«Не спрашивайте, почему у сезона такое наивное название, — говорил он, — древние люди не искали красочных метафор, а старались называть вещи своими именами».
Дети указывали на горячее солнце в нежно-зелёном небе, на свои обгоревшие носы и плечи (после нескольких дней непогодья вновь наступила жара) и тем самым демонстрировали солидарность с названием.
Вслед за альфером шёл абалтор, время Воздуха. Ветра. Палой листвы и подготовки к завершающему сезону — паланору, известному как пора холодной Воды.
— Снега и льда ведь? — уточняли малыши.
— И снега тоже, — соглашался он.
Каждый сезон длится 96 дней или двенадцать недель, по восемь дней каждая. Каждый день недели — дегор — назван в честь планеты системы Аль'Орна, в порядке их очерёдности. На Торфсе каждый год сохраняется определённое количество дней и недель. Именно эту математическую точность древние называли Божественным замыслом и доказательством того, что все четыре базовых элемента равны, а учёные — идеальным стечением обстоятельств, которым могут похвастаться далеко не все планеты: скорость вращения соседних с ними, к примеру, была куда менее совершенна. Полный оборот вокруг солнца они непременно делали за какое-то определённое число дней, а также часов, минут и секунд, так что количество дней в году на их поверхности приходилось бы регулярно пересчитывать и корректировать. Либо год всякий раз заканчивался бы то в полдень, то утром, то глухой ночью. На Торфсе же было всё чётко, по часам. Не оттого ли именно здесь в своё время зародилась жизнь?
Рэй обсуждал это в том числе и с Паландорой во время вечернего чая, когда киана Вилла покидала их и отправлялась отдыхать. В эти дни они вообще много общались друг с другом и всё больше проникались взаимной симпатией. Рэй рассказывал девушке о своих увлечениях и сетовал на то, что не догадался захватить свои картины, чтобы показать ей.
«Ну откуда же вы могли знать, что останетесь здесь на несколько дней?» — с улыбкой возражала она.
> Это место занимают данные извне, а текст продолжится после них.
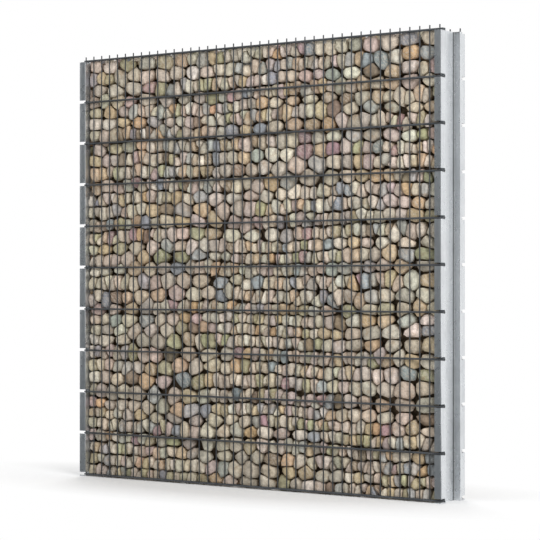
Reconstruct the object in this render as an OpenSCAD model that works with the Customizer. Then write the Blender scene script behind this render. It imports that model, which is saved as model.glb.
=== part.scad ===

На флейте он тоже не мог ей сыграть, но очень уверенно музицировал на арфе кианы Виллы, в том числе и в её присутствии. Рассказывал о том, как он мечтал научиться играть на виктонской хрустальной гармонике, но таковых на весь Ак'Либус имелась только одна: во дворце Верховного короля. А в Виттенгру-на-Отере-и-Ахлау они встречались во многих домах, и у матери его несомненно она тоже была. Когда Рэй заводил речь о матери, взгляд его тускнел, и он улыбался какой-то виноватой улыбкой, склонив голову набок. Тогда Паландора обращалась к другой теме.
— А как вы относитесь к книгам? — спросила она как-то раз.
— О, я очень люблю читать! — оживился Рэй. — Даже слишком! С тех пор, как в четыре года меня обучили чтению, я изучил всю нашу библиотеку.
— Всю-всю? — восхитилась она. У кианы Виллы тоже имелась неплохая библиотека, но лишь малую долю этих книг Паландора смогла бы назвать достойной её внимания. По большей части здесь были собраны какие-то нудные справочники и энциклопедии, а также (вот скука!) учебные пособия. Рэй же утверждал, что в детстве все эти книги занимали его ничуть не меньше, чем художественная литература. Он не делал никаких различий и читал всё подряд. А сейчас, например, он больше тяготел к поэзии и историческим романам.
— Я не очень люблю исторические романы, — призналась Паландора. — Это может показаться чудаковатым, но мне претит мысль о том, что автор населяет реальный период времени в истории вымышленными людьми. В этом есть элемент какой-то фантастической лжи, граничащей с магией. Ради красивой истории идёт искажение контекста и реальности как таковой.